Lime Cilantro Cream:

½ cup sour cream

1 tsp lime juice

½ cup cilantro leaves – loosely packed

½ tsp salt

1 tsp Sriracha, or more to taste

2 Hass avocados – cut in half and pit removed

1 tbsp olive oil

8 oz king crab meat

2 green onions, finely chopped

2 cobs of corn, roasted and removed from the cob

1 stalk of celery, finely chopped

1 lime, juiced

Garnish:

Scallions – thinly sliced

Cilantro leaves

Lime wedges

Directions:

1. Brush the corn with olive oil. Heat a grill pan on high until hot and add the corn. Cook for 5 minutes, turning every minute or so. Allow to cool and remove the corn from the cob with a knife. Alternatively, you could use frozen corn.

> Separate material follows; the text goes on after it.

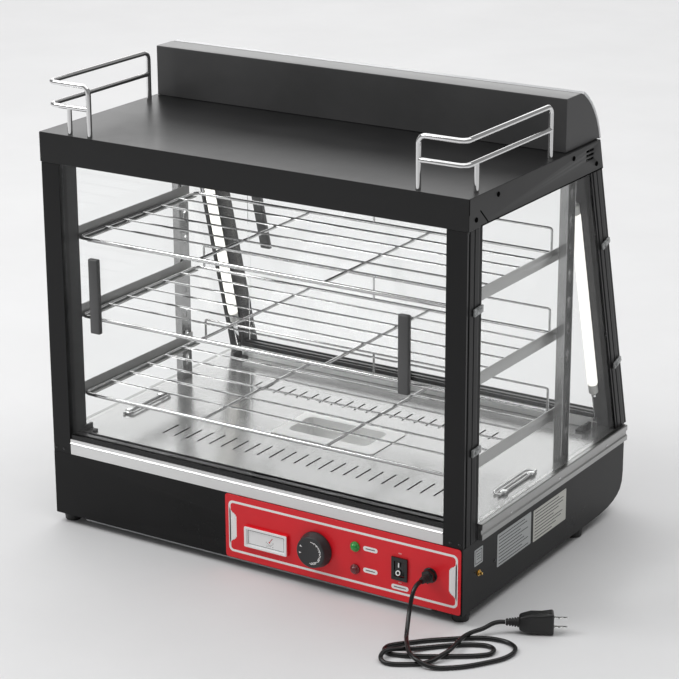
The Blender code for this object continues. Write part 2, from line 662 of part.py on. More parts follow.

2. For the lime cilantro cream: place all ingredients into the bowl of a food processor. Process until creamy and well combined. Set aside, covered in the refrigerator.

3. For the crab filling: place the crab meat in a medium sized bowl and add the corn, onions and celery. Add half of the lime cilantro cream and stir to combine.

4. To assemble: place the avocado halves on a serving platter or clean work surface. Fill and divide the crab filling amongst the 4 halves. Top each avocado with a drizzle with the remaining lime cilantro cream. Garnish with scallions, cilantro leaves and a squeeze of fresh lime juice.